Why?(analytical): Why is this happening? What are the drivers and conditions to which this gives rise?
How? (creative): What are the current policy responses by the government? What are the alternative policy responses? What do ordinary people think and how can we engage voters and ordinary citizens to co-produce social or political innovations, in other words to harness the wisdom of crowds?
3. Publish under a ‘new commons of information’
Let’s call it the New Commons Publishing company, a not-for-profit community interest company with a diverse ownership that includes charities, campaign groups, individuals, subject matter experts, social enterprises and local community groups, but chiefly local Assemblies for Democracy.It would be largely volunteer run and its sole purpose would be to publish the guides in an accessible format including PDF and slideshows using Slideshare and YouTube, allowing the content to be embedded in any blog or website.

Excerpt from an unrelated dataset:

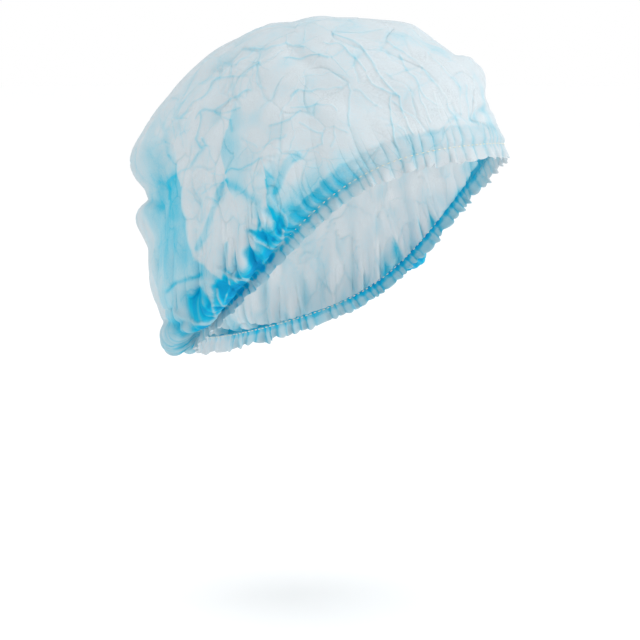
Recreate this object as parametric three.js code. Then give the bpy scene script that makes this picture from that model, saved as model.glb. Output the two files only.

Importantly, final editorial decisions would be made by community activists prior to publishing, not professional publishers or subject matter experts – for reasons touched on above. This is not just about reflecting the democratic values of Assemblies for Democracy: community activists are actually those most closely connected to their communities and therefore most likely to understand whether and how such information will be understood and used.
4. Make it interactive and crowdsource solutions
While it starts with existing policy responses by the present government, it should open up discussion by including a comment forum and links to a dedicated e-democracy platform such as Loomio and D-Cent. It would also include links to more detailed subject matter for those who wanted a more in-depth grasp of an issue.